> [Do this] Please output the data below exactly as given, starting at its first line and stopping after the line that contains "FULL_TURN = 360.0".
──────
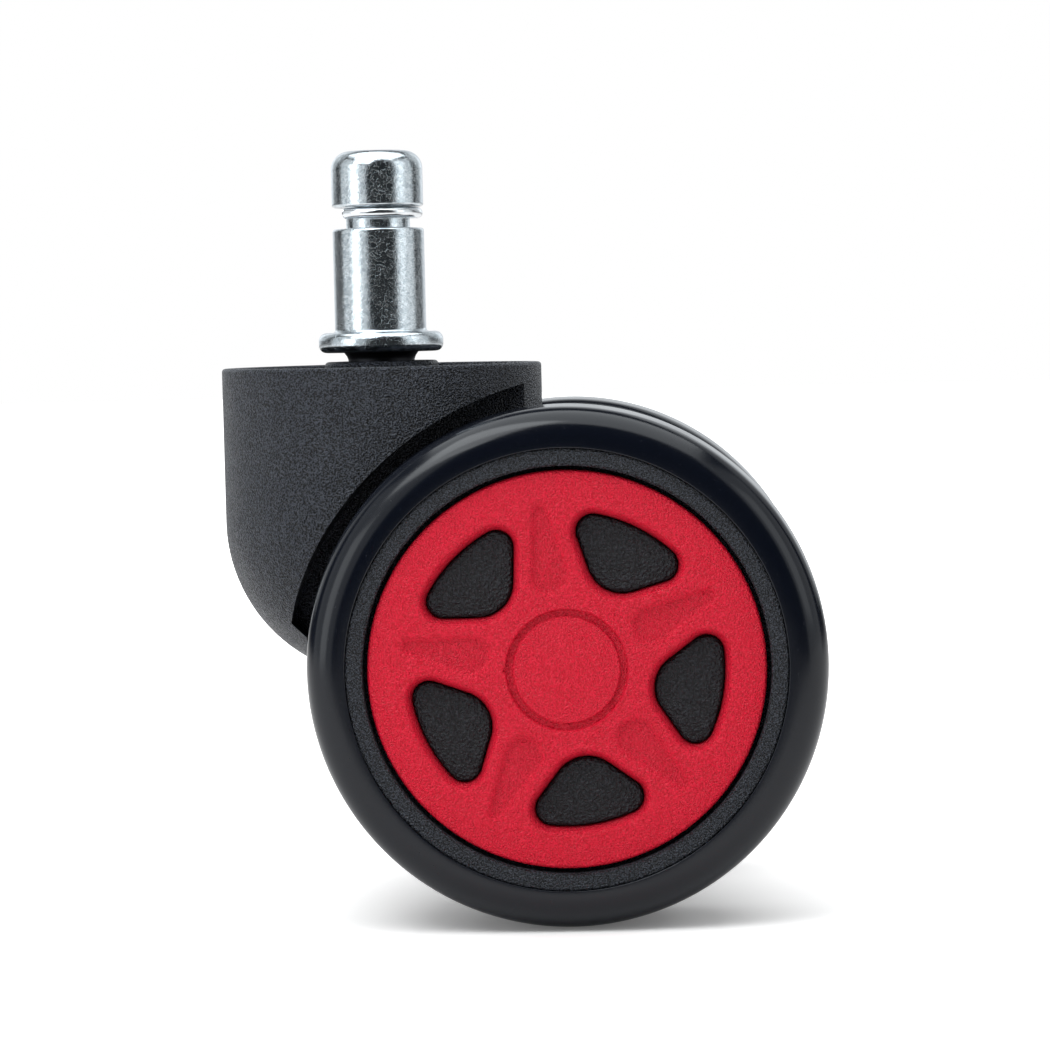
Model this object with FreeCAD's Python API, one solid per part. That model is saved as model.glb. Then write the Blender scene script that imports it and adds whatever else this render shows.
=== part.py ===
"""A twin-wheel chair caster with a push-in grip stem, made as separate parts, one STEP file each.

Units are millimetres. The origin is on the stem's axis, on the flange's top face, where the chair's
socket sits. +Z is up along the stem, +X points to the axle, and the two wheels lie at -Y (left) and
+Y (right). Each wheel part is drawn once about its own axis: u is the distance outward from the
caster's middle plane, and the two wheels are that drawing placed twice.
"""
import FreeCAD, Part
import math
import os

V = FreeCAD.Vector
ORIGIN = V(0, 0, 0)
Z = V(0, 0, 1)
OUT = "parts"
FULL_TURN = 360.0

# ---- driving dimensions -------------------------------------------------------------------------
# stem
STEM_R = 5.5             # 11 mm push-in stem
STEM_LENGTH = 21.7       # above the flange
HEAD_CROWN_R = 3.6       # flat on top of the head
HEAD_SHOULDER_Z = 19.5
GROOVE_TOP_Z = 15.0
GROOVE_BOTTOM_Z = 12.4
GROOVE_R = 3.85
FLANGE_R = 7.5
FLANGE_THICK = 2.4
PIN_R = 4.0              # the lower end that turns in the housing
PIN_END_Z = -30.0
RETAINER_GROOVE_R = 3.3
RETAINER_Z = (-25.2, -24.0)
# housing
HOOD_R = 19.25
HOOD_TOP_Z = -4.0
DOME_CENTRE_Z = -22.5
HOOD_WALL = 1.9
BOSS_R = 6.85
BOSS_TOP_Z = -3.5
HOOD_RIBS = 8
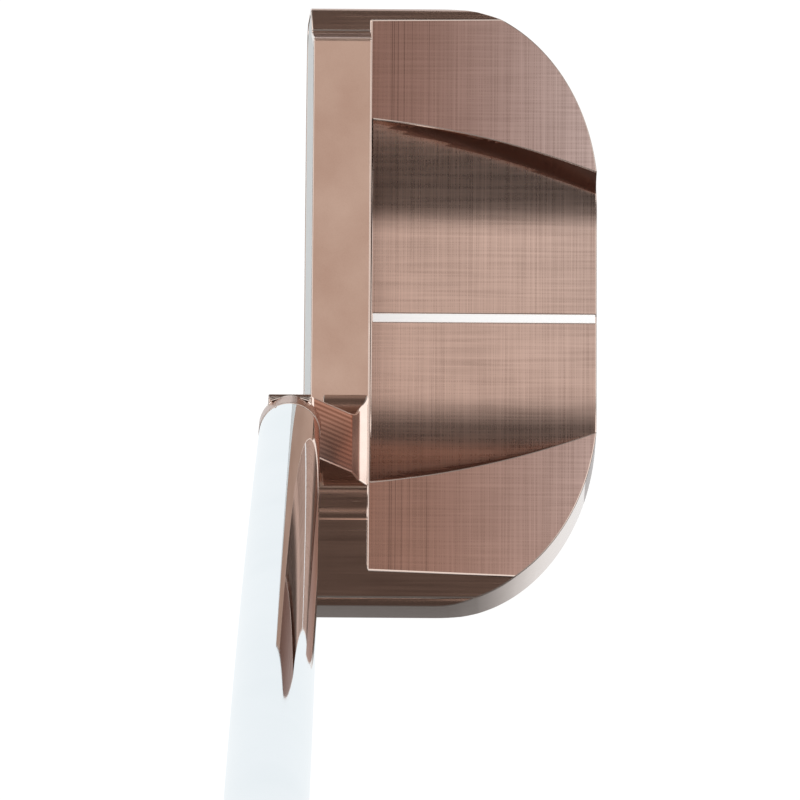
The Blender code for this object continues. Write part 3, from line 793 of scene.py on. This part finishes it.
def dress_cad_nodes():
    looks = {"face_insert_bond": ADHESIVE, "shaft_bond": ADHESIVE, "grip_tape": TAPE, "grip_cap": RUBBER,
             "toe_weight": WEIGHT_METAL, "heel_weight": WEIGHT_METAL, "sole_plate": SOLE_METAL,
             "toe_weight_washer": WASHER, "heel_weight_washer": WASHER}
    for node, material in looks.items():
        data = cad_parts[node].data
        data.materials.clear()
        data.materials.append(material)


# ---------------------------------------------------------------- studio

def make_floor():
    """A plain white floor, so pale that it holds only a faint shadow."""
    reach = 40.0
    mesh = bpy.data.meshes.new("floor")
    mesh.from_pydata([(-reach, -reach, 0), (reach, -reach, 0), (reach, reach, 0), (-reach, reach, 0)], [],
                     [(0, 1, 2, 3)])
    floor = add_object("floor", mesh)
    floor.location.z = -0.2 * MM
    floor.visible_glossy = False
    n = Nodes("floor_white")
    n.set(Base_Color=(0.15, 0.15, 0.15, 1.0), Roughness=0.9, Specular_IOR_Level=0.0,
          Emission_Color=(1, 1, 1, 1), Emission_Strength=0.96)
    mesh.materials.append(n.material)


def make_world():
    """A long soft box overhead, a little towards the toe, a low light on either side and a white sweep below.

    Mirroring metal sees this sweep instead of the floor, so that the room's horizon stays dim in it.
    """
    world = bpy.data.worlds.new("studio")
    bpy.context.scene.world = world
    world.use_nodes = True
    n = Nodes.__new__(Nodes)
    n.tree = world.node_tree
    direction = n.tree.nodes.new("ShaderNodeTexCoord").outputs["Generated"]
    x, y, z = (n.part_of(direction, axis) for axis in "XYZ")
    to_heel = n.math("ARCTAN2", x, z)
    to_side = n.math("ARCTAN2", n.math("ABSOLUTE", y), z)
    toe_edge = n.span(to_heel, -1.20, -0.15, 0.15, 1.05, True)
    heel_edge = n.span(to_heel, 0.0, 0.56, 1.0, 0.12, True)
    overhead = n.math("MULTIPLY", toe_edge, heel_edge)
    sides = n.math("MULTIPLY", n.span(to_side, 0.85, 1.0, 0.0, 1.3, True),
                   n.span(to_side, 1.95, 2.20, 1.0, 0.0, True))
    below = n.math("ADD", n.math("MULTIPLY", x, -math.cos(LIE)), n.math("MULTIPLY", z, -math.sin(LIE)))
    sweep = n.span(below, math.cos(math.radians(40)), math.cos(math.radians(26)), 0.0, 0.98, True)
    background = n.tree.nodes["Background"]
    n.link(n.mix(sweep, (1.0, 1.0, 1.0), (0.94, 0.98, 1.0)), background.inputs["Color"])
    n.link(n.math("MAXIMUM", n.math("MAXIMUM", overhead, sides), sweep), background.inputs["Strength"])


def make_camera():
    """The golfer's view at address: high above the head and a little towards the heel."""
    lean = math.radians(14.5)
    distance = 1.8
    target = Vector((17.37, -8.58, 15.0)) * MM
    toward = Vector((math.sin(lean), 0.0, math.cos(lean)))
    up = Vector((-math.cos(lean), 0.0, math.sin(lean)))
    right = Vector((0.0, 1.0, 0.0))
    turn = Matrix((right, up, toward)).transposed().to_4x4()
    data = bpy.data.cameras.new("address_view")
    data.sensor_width = 36.0
    data.lens = 469.8
    data.clip_start = 0.05
    data.clip_end = 60.0
    camera = bpy.data.objects.new("address_view", data)
    bpy.context.scene.collection.objects.link(camera)
    camera.matrix_world = (Matrix.Translation(target + toward * distance) @ turn
                           @ Matrix.Rotation(math.radians(0.38), 4, "Z"))
    bpy.context.scene.camera = camera


make_camera()
make_head()
make_face()
make_sight_line()
make_neck()
make_shaft()
make_grip()
dress_cad_nodes()
make_floor()
make_world()
bpy.context.scene.view_settings.view_transform = "Standard"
──────
> [Expected answer]
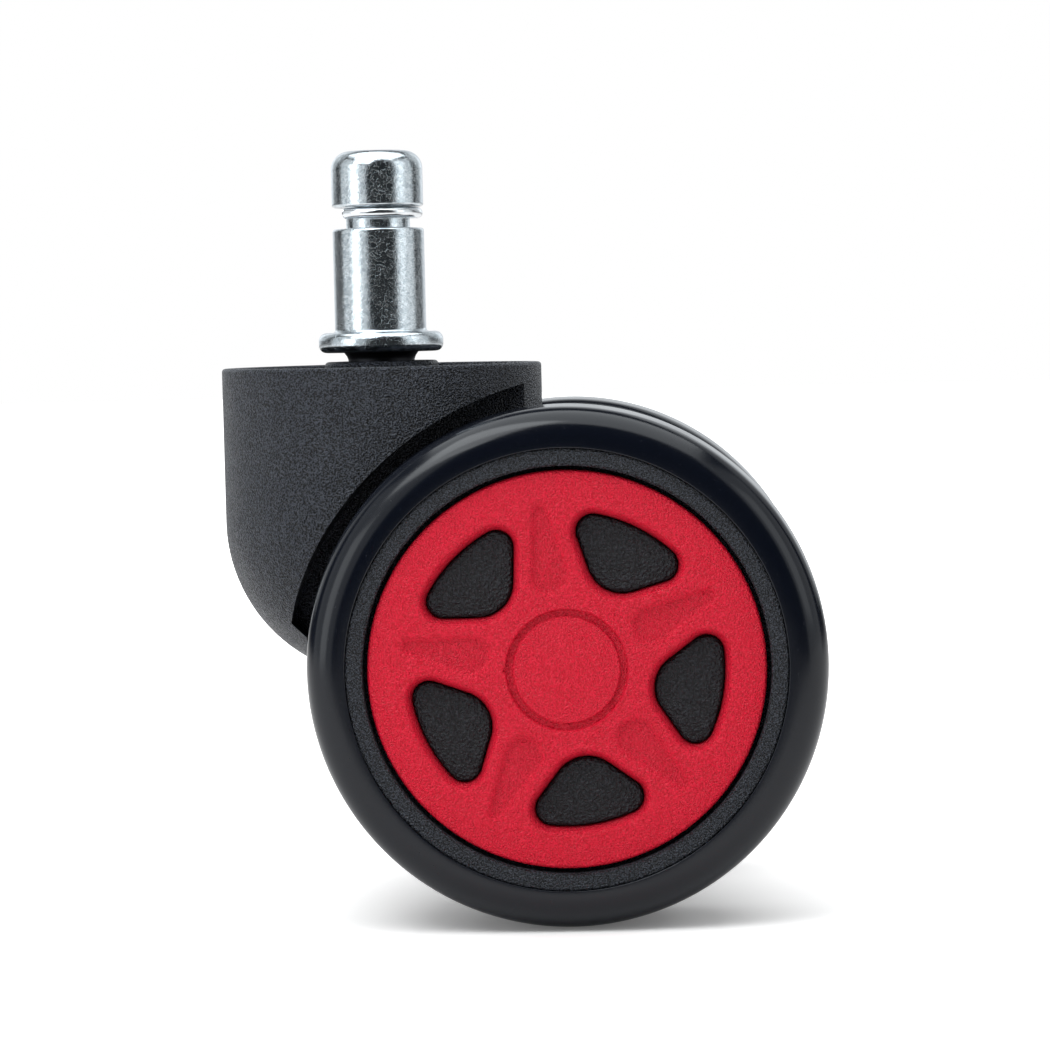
Model this object with FreeCAD's Python API, one solid per part. That model is saved as model.glb. Then write the Blender scene script that imports it and adds whatever else this render shows.
=== part.py ===
"""A twin-wheel chair caster with a push-in grip stem, made as separate parts, one STEP file each.

Units are millimetres. The origin is on the stem's axis, on the flange's top face, where the chair's
socket sits. +Z is up along the stem, +X points to the axle, and the two wheels lie at -Y (left) and
+Y (right). Each wheel part is drawn once about its own axis: u is the distance outward from the
caster's middle plane, and the two wheels are that drawing placed twice.
"""
import FreeCAD, Part
import math
import os

V = FreeCAD.Vector
ORIGIN = V(0, 0, 0)
Z = V(0, 0, 1)
OUT = "parts"
FULL_TURN = 360.0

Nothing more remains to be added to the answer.